I get that a lot of the old rules don’t apply any more. The thing about a gentleman escorting a lady on a sidewalk should be closest to the wall because if someone throws a chamber pot, he should be the one to take the dousing. Outdated, yes? One, because we now have equality, and that means we all get an equal chance to be besmirched. Just because he’s a fella doesn’t mean he has to take crap. And, two, I can’t remember the last time I dumped a chamber pot out a window.

But we tossed the etiquette baby out with the modern bath water. Just because some of the old rules were broken doesn’t mean that we just don’t need rules any more. Manners are what keep us from annoying the hell out of each other. Sure, we’re more casual as a society these days. But even the loosest association needs some boundaries to work.

But if we’re going to all agree to rules, it would seem like we’d need to agree on principle to some guiding philosophy. Something that is a minimum standard, and if the rule of etiquette doesn’t follow those guiding principles, then it’s probably some made up non-sense that somebody is trying to get over on you. [Like that “the wedding present should be equal to the amount the wedding host spent to entertain you” BS. If you don’t like the couple well enough to get them a gift from the heart (regardless of cost, or lack thereof) that expresses your delight that they are forming a life together, don’t go to the wedding. Even if they have an open bar.]

I think three basic principles should be:

Practicality: There should be some practical purpose. Like RSVPs. They don’t exist to annoy people. They exist to make sure that the host buys enough hot dogs and buns for the barbecue. Or that the host doesn’t end up eating leftover hot dogs for 3 weeks.

Respect: There are just some people who should be afforded more respect. Give up your seat on the bus to old people (they’ve put in their time), pregnant people (they are letting their body be used as a condo in order to continue the species) and, I’ll go ahead and say it, active military personnel (yes, they’re in good condition and have no problems standing; that’s not the point). You may have others you’d add. And while we’re at it, people who are being shown respect should just be dignified about it. None of this, “Are you saying I’m old?” business. A sign of respect is a compliment, not an insult. Take your due, gracefully.

Avoiding unpleasantness: Okay, that one is a little harder to define. Let me give an example. You get to the door first. There is someone a few feet behind you. You hold the door for them. Not because they aren’t strong enough to hold the door. Because it is REALLY FREAKING UNPLEASANT to have a door slam in your face. And unless you’re walking into a Medieval fort, it’s highly unlikely that the “big, strong man” is going to have to be the one opening the door. Any of us can do it. And any of us can hold the door an extra few seconds to help someone else. I help you avoid unpleasantness, you help me. See how easy that is? Also applies for toilet seats. Why should the rim be put down? Because, if I don’t notice that the seat isn’t there, it is REALLY FREAKING UNPLEASANT to get the cold, wet surprise. And if we go by the principle, many of the unpleasant bumps of the day will be avoided. What is the result? Less pissed off people. I think that would make for a nicer world.
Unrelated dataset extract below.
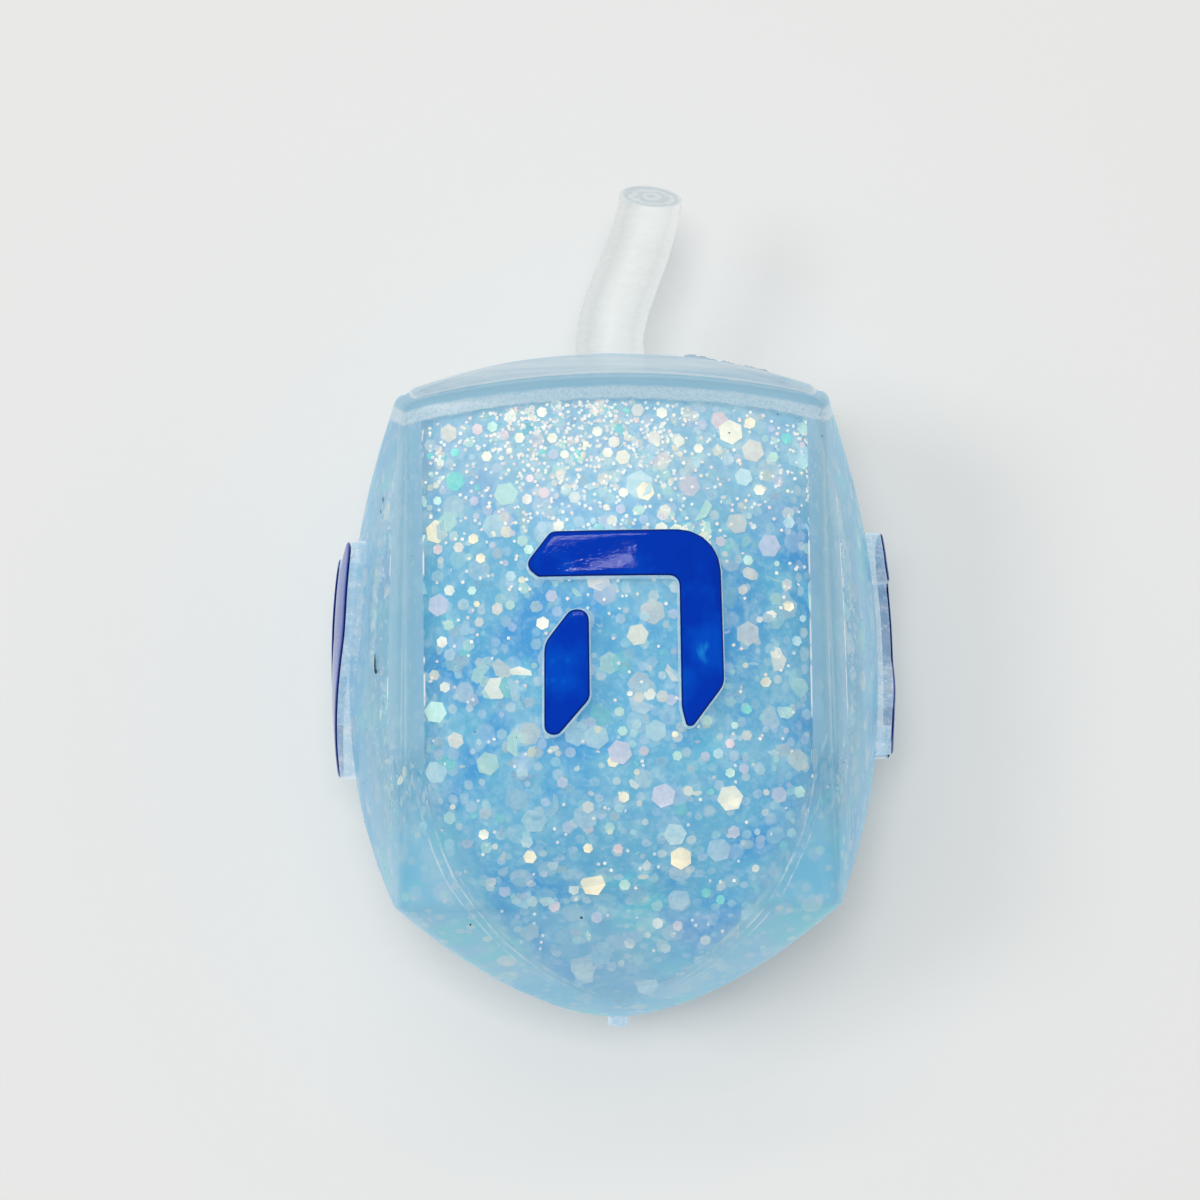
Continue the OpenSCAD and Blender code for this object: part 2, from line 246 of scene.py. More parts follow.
def body_rings(b):
    """Rings of the body from the tip to the top: height, drop to the corners, half width, bulge."""
    rings = []
    for t in np.linspace(0, 1, 27)[:-1]:
        rings.append((b.point_h * t ** (1 / POINT_POWER), 0, b.low_corner * t, CROWN * b.low_corner * t))
    last = 1 - b.edge_round / b.face_h
    for s in np.linspace(0, last, 66):
        rings.append((b.point_h + b.face_h * s, b.edge_arch * s, half_width(b, s), float(bulge(b, s))))
    for angle in (18, 36, 54, 72, 90):
        rise, inward = math.sin(math.radians(angle)), 1 - math.cos(math.radians(angle))
        flat = CROWN * b.high_corner
        rings.append((edge_y(b) - b.edge_round * (1 - rise), b.edge_arch,
                      b.high_corner - b.edge_round * inward,
                      flat + (float(bulge(b, last)) - flat) * (1 - rise)))
    for t in np.linspace(1 - b.edge_round / b.high_corner, 0, 26)[1:]:
        rings.append((top_y(b) - b.dome_h * t * t, b.edge_arch * t * t, b.high_corner * t,
                      CROWN * b.high_corner * t))
    return np.array(rings)


def side_steps():
    """Places across a side from its left corner almost to its right one, close together at the corners."""
    near_corner = [0.885, 0.905, 0.925, 0.94, 0.955, 0.967, 0.978, 0.988, 1]
    half = np.concatenate([np.linspace(0, 0.86, 14), near_corner])
    return np.concatenate([-half[::-1], half[1:-1]])


def ring_points(b, rings, steps):
    """The points of the rings, ring by ring, and each point's share across its side."""
    rows, shares = [], []
    for y, drop, half, out in rings:
        row = []
        for side in range(4):
            pull = b.corner_round * min(1, half / b.low_corner) * np.abs(steps) ** ROUND_POWER
            row.append(on_side(side, steps * (half - pull), y - drop * steps ** 2,
                               half + out * (1 - steps ** 2) - pull))
        rows.append(np.concatenate(row))
        shares.append(np.tile(steps, 4))
    return np.array(rows), np.array(shares)


def face_height(b, along, y):
    """How far the surface of a face lies from the axis, at a place across and along it."""
    share = np.clip(np.abs(along) / half_width(b, 0.5), 0, 1)
    s = np.clip((y - b.point_h) / (b.face_h - b.edge_arch * share ** 2), 0, 1)
    half = half_width(b, s)
    return half + bulge(b, s) * (1 - (np.abs(along) / half) ** 2)


# Making meshes

def settings():
    return bpy.context.scene.dreidel


def nothing_selected():
    if bpy.context.object and bpy.context.object.mode != "OBJECT":
        bpy.ops.object.mode_set(mode="OBJECT")
    bpy.ops.object.select_all(action="DESELECT")


def named(name):
    """The primitive that was just added, under its name."""
    piece = bpy.context.object
    piece.name = piece.data.name = name
    return piece


def points_of(piece):
    found = np.empty(len(piece.data.vertices) * 3)
    piece.data.vertices.foreach_get("co", found)
    return found.reshape(-1, 3)


def move_points(piece, points):
    piece.data.vertices.foreach_set("co", np.asarray(points, float).ravel())
    piece.data.update()


def tidy_mesh(smooth=None):
    """Merges the active piece's seams and poles, turns its faces outwards and shades them smooth, up to an
    angle if one is given."""
    bpy.ops.object.mode_set(mode="EDIT")
    bpy.ops.mesh.select_all(action="SELECT")
    bpy.ops.mesh.remove_doubles(threshold=1e-7)
    bpy.ops.mesh.normals_make_consistent(inside=False)
    bpy.ops.object.mode_set(mode="OBJECT")
    if smooth is None:
        bpy.ops.object.shade_smooth()
    else:
        bpy.ops.object.shade_smooth_by_angle(angle=math.radians(smooth))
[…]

So maybe we don’t need an elaborate, written code. Maybe if we view our actions through a few guiding principles, it would be enough to get us through this nutty ol’ life. And these 3 are just a shot in the dark. Maybe if we talked about it as a society, we’d come up with better principles. Mainly it would just seem to be common sense. But how do we know what we have in common if we don’t talk about it? Something so simple. We talk about how rude people are. But we don’t talk about how to fix it.

Monday, February 1, 2010

I beg your pardon, young man.

So, we were talking last night at the Girls dinner. What do you call a younger man who pursues older women? Interesting question, really. The term “cougar” can be seen as either empowered and gyno-positive, in that we’re evening up the May-December stats with a little December-May, or it can be seen as derogatory and predatory. Especially seeing as most older woman/younger man relationships are closer to September or October than December. It takes much less of an age difference to be remarked upon when the woman is older.
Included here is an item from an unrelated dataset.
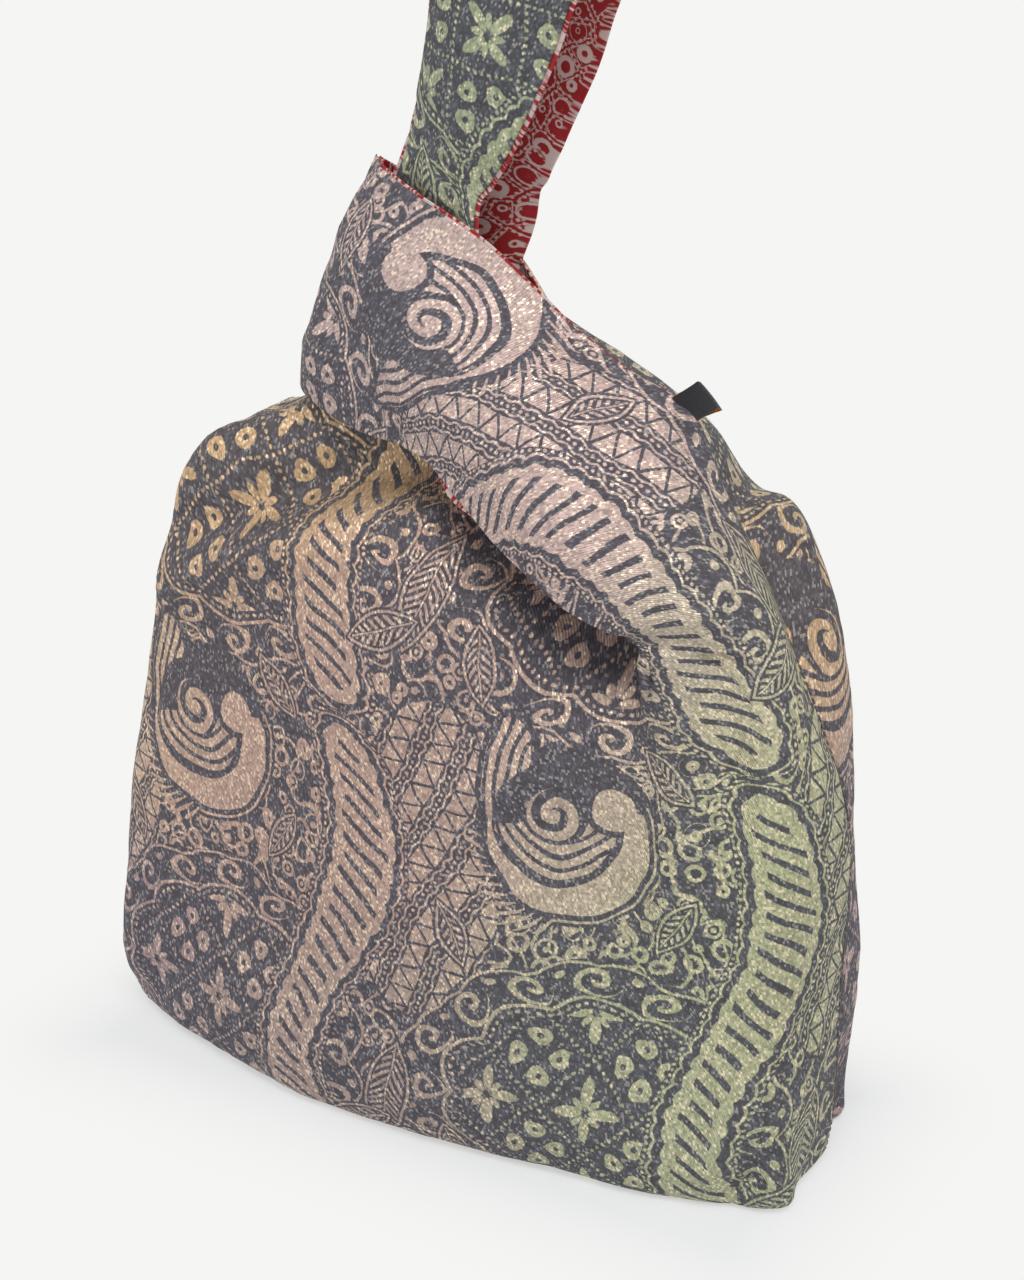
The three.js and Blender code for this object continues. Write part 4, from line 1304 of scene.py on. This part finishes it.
def addCamera():
    a, e = math.radians(view["azimuth"]), math.radians(view["elevation"])
    back = Vector((math.sin(a) * math.cos(e), -math.cos(a) * math.cos(e), math.sin(e)))
    data = bpy.data.cameras.new("camera")
    data.lens = view["lens"]
    data.sensor_width = view["sensor"]
    camera = placed("camera", data)
    camera.location = (Vector(view["target"]) + back * view["distance"]) * mm
    camera.rotation_euler = (-back).to_track_quat("-Z", "Y").to_euler()
    scene.camera = camera


# pale studio, in metres: seen directly, the floor is plain background, and near the bag's foot, of which the
# half width, the half depth and the shift forwards are given, a share of it is the lit floor with its shadow;
# the lamps have a place, a size and a power
studio = {
    "background": linear(245, 245, 243), "shade": linear(238, 241, 248), "world": 0.35,
    "floorReach": 6.0, "floorDrop": 0.0004, "aim": (0, 0, 0.15),
    "foot": (0.134, 0.055, 0.012), "shadowShare": 0.42, "shadowReach": 0.06,
    "lamps": {"key": ((0.75, -0.95, 1.95), 1.1, 26), "fill": ((-1.6, -1.2, 0.9), 1.6, 5)},
}


def seenDirectly(pen):
    path = pen.node("ShaderNodeLightPath")
    return pen.most(*(pen.wire(path, f"Is {ray} Ray") for ray in ("Camera", "Glossy", "Transmission")))


def addStage():
    mesh = bpy.data.meshes.new("floor")
    reach = studio["floorReach"]
    corners = [(-reach, -reach), (reach, -reach), (reach, reach), (-reach, reach)]
    mesh.from_pydata([(x, y, -studio["floorDrop"]) for x, y in corners], [], [(0, 1, 2, 3)])
    pen = Finish("floor", 0.9)
    pen.feed(pen.shader, {"Base Color": studio["shade"]})
    x, y, _ = pen.parts(pen.wire(pen.node("ShaderNodeTexCoord"), "Object"))
    wide, deep, ahead = studio["foot"]
    away = pen.reach(pen.most(x.size() - wide, 0), pen.most((y + ahead).size() - deep, 0))
    near = pen.sum("SUBTRACT", 1.0, away * (1 / studio["shadowReach"]), clamp=True)
    plain = pen.node("ShaderNodeEmission", None, {"Color": studio["background"], "Strength": 1.0})
    share = seenDirectly(pen) * (1 - near * near * studio["shadowShare"])
    shown = pen.node("ShaderNodeMixShader", None, {0: share, 1: pen.wire(pen.shader), 2: pen.wire(plain)})
    pen.feed(pen.tree.nodes["Material Output"], {"Surface": pen.wire(shown)})
    mesh.materials.append(pen.material)
    floor = placed("floor", mesh)


def addWorld():
    world = bpy.data.worlds.new("studio")
    world.use_nodes = True
    pen = Pen(world.node_tree)
    light = pen.tree.nodes["Background"]
    pen.feed(light, {"Color": (1, 1, 1, 1), "Strength": studio["world"]})
    behind = pen.node("ShaderNodeBackground", None, {"Color": studio["background"], "Strength": 1.0})
    shown = pen.node("ShaderNodeMixShader", None,
                     {0: seenDirectly(pen), 1: pen.wire(light), 2: pen.wire(behind)})
    pen.feed(pen.tree.nodes["World Output"], {"Surface": pen.wire(shown)})
    scene.world = world


def addLamps():
    for name, (location, size, power) in studio["lamps"].items():
        data = bpy.data.lights.new(name, "AREA")
        data.energy = power
        data.size = size
        lamp = placed(name, data)
        lamp.location = location
        lamp.rotation_euler = (Vector(studio["aim"]) - Vector(location)).to_track_quat("-Z", "Y").to_euler()


addCamera()
addStage()
addLamps()
addWorld()
scene.view_settings.view_transform = "Standard"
But there are younger men out there who actually do chase older women. No seduction necessary, Mrs. Robinson. And there just doesn’t seem to be a term for them. The “cub” term implies some little helpless fella. And there’s nothing equivalent to “gold-digger” if he’s looking for a sugar mama. Not that the term would need to necessarily have negative connotations. But this world seems to love slapping labels on people, and this is one category that just seems to be un-labeled. And from what I've seen, it may be under the radar, but it definitely does happen.
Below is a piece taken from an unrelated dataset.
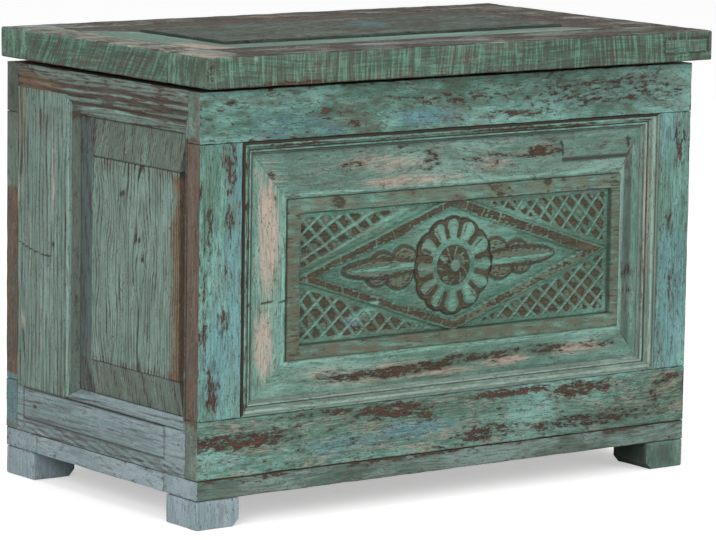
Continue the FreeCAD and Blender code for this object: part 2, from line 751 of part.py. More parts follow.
def screw(x, up, extra):
    """A countersunk screw in few flats, its head just under the leaf's face; extra widens it."""
    y = -s.pin_setback - s.leaf_seat / 2
    turn = 2 * math.pi / SCREW_SIDES
    rings = []
    for radius, deep in ((s.screw_head_radius, s.screw_clearance - extra),
                         (s.screw_radius, s.screw_head_height),
                         (s.screw_radius, s.screw_length - s.screw_tip_length),
                         (s.screw_radius / 2, s.screw_length)):
        wide = radius + extra
        rings.append([Vector(x + wide * math.cos(turn * i), y + wide * math.sin(turn * i),
                             deep if up else -deep) for i in range(SCREW_SIDES)])
    return stacked(rings)


def pin():
    """A plain pin with a low head at each end."""
    half = s.hinge_length / 2
    head = half + s.pin_head_height
    outline = [(-head, 0), (-head, s.pin_head_radius), (-half, s.pin_head_radius),
               (-half, s.pin_radius), (half, s.pin_radius), (half, s.pin_head_radius),
               (head, s.pin_head_radius), (head, 0), (-head, 0)]
    section = Part.makePolygon([Vector(along, radius, 0) for along, radius in outline])
    return Part.Face(section).revolve(Vector(0, 0, 0), Vector(1, 0, 0), 360)


def make_hinges():
    """Two butt hinges, with the chest's screws as one node and the lid's as another."""
    axis_y = s.front + s.body_depth + s.pin_setback
    axis_z = s.body_top + s.leaf_thickness
    centre = s.left + s.body_width / 2
    screws = {True: [], False: []}
    for side, x in (("left", centre - s.hinge_spread / 2), ("right", centre + s.hinge_spread / 2)):
        base = Vector(x, axis_y, axis_z)
        add_piece("hinge_%s_body_leaf" % side, hinge_leaf(False), base)
        add_piece("hinge_%s_lid_leaf" % side, hinge_leaf(True), base)
        add_piece("hinge_%s_pin" % side, pin(), base)
        for up in screws:
            screws[up] += [screw(place, up, 0).translated(base) for place in screw_places()]
    add_piece("hinge_screws_lid", Part.makeCompound(screws[True]), Vector(0, 0, 0))
    add_piece("hinge_screws_body", Part.makeCompound(screws[False]), Vector(0, 0, 0))


make_feet()
make_plinth()
make_floor()
make_front_frame()
make_carved_panel(make_front_mouldings())
make_side("left")
make_side("right")
make_back()
make_lid_frame()
make_lid_filling()
make_hinges()
doc.recompute()

# Every piece is whole and valid before anything is written
for item in doc.Objects:
    if "Invalid" in item.State or "Error" in item.State:
        raise RuntimeError("%s did not build: %s" % (item.Label, item.State))
for node in NODES:
    if node.Shape.isNull() or not node.Shape.isValid() or node.Shape.Volume <= 0:
        raise RuntimeError(node.Label + " is not a valid solid")

os.makedirs("parts", exist_ok=True)
for node in NODES:
    node.Shape.exportStep("parts/%s.step" % node.Label)
print(len(NODES), "pieces written")
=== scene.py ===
import math

import bpy
import numpy as np
from mathutils import Matrix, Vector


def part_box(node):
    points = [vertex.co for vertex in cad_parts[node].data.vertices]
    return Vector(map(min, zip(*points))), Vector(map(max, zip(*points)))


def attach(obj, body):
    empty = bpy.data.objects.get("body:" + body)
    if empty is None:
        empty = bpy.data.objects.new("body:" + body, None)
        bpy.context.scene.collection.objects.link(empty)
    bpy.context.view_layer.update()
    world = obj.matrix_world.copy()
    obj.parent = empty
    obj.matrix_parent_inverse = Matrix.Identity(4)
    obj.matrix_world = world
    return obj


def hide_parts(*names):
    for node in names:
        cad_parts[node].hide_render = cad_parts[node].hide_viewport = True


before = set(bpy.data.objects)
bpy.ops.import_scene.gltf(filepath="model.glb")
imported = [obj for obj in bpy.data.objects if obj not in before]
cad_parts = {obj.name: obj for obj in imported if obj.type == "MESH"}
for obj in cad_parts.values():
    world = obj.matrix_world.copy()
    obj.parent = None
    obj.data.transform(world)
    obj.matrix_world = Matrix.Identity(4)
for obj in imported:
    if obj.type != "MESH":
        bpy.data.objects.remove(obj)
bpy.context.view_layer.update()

# Block feet
# Four sawn blocks of old hardwood, nailed under the corners of the plinth and painted with
# the rest. Their arrises are knocked round, and the inner lower edge is worn to a chamfer.

origin = np.array(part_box("foot_front_left")[0])


def corners_of(cad_node):
    """Lowest and highest corner of a CAD node, in mm from the front left foot's outer bottom corner."""
    low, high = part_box(cad_node)
    return (np.array(low) - origin) * 1000.0, (np.array(high) - origin) * 1000.0


def ripple(points, size, seed):
    """Smooth noise from -1 to 1: ten sines along directions of their own, with waves of about size mm."""
    points = np.asarray(points, float) / size
    rng = np.random.default_rng(seed)
    waves = rng.normal(size=(points.shape[-1], 10))
    waves *= 2 * np.pi * rng.uniform(0.6, 1.7, 10) / np.linalg.norm(waves, axis=0)
    total = np.sin(points @ waves + rng.uniform(0, 2 * np.pi, 10)).sum(axis=-1)
    return np.clip(total / 4.5, -1, 1)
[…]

The “cub” term seems to be borrowed from the boys. The bears have had cubs for quite awhile. And of course, there’s always the “twinks”, bless they’re hearts. But what seems so easy for gay men to define, just gets blows all expectations in a hetero relationship. Why would a younger man look for an older woman? And even though the answer is much the same as when a younger woman looks at older men (money, experience, self-knowledge, fun), it still seems that it’s a phenomenon like UFOs. Nobody believes it until they see it for themselves.

But where do you go? Call them Harolds? (as in “and Maude”) Pepe Le Pew? (Always chasing that poor kitty.) Jim Fowler? (Okay, that’s a really obscure reference, but for my peeps who watched Wild Kingdom as kids, Jim was the poor guy who had to go chase after animals like bobcats and cougars while Marlin Perkins was safe back in the studio doing voice-overs. “Watch out, Jim!” Good times.) Or maybe, if we’re going to reach back in the vault, how about Spanky or Alfalfa? Seems like they always had a crush on Miss Crabtree back in the day on the Little Rascals.

So what do you guys have? Anybody heard of any better ones?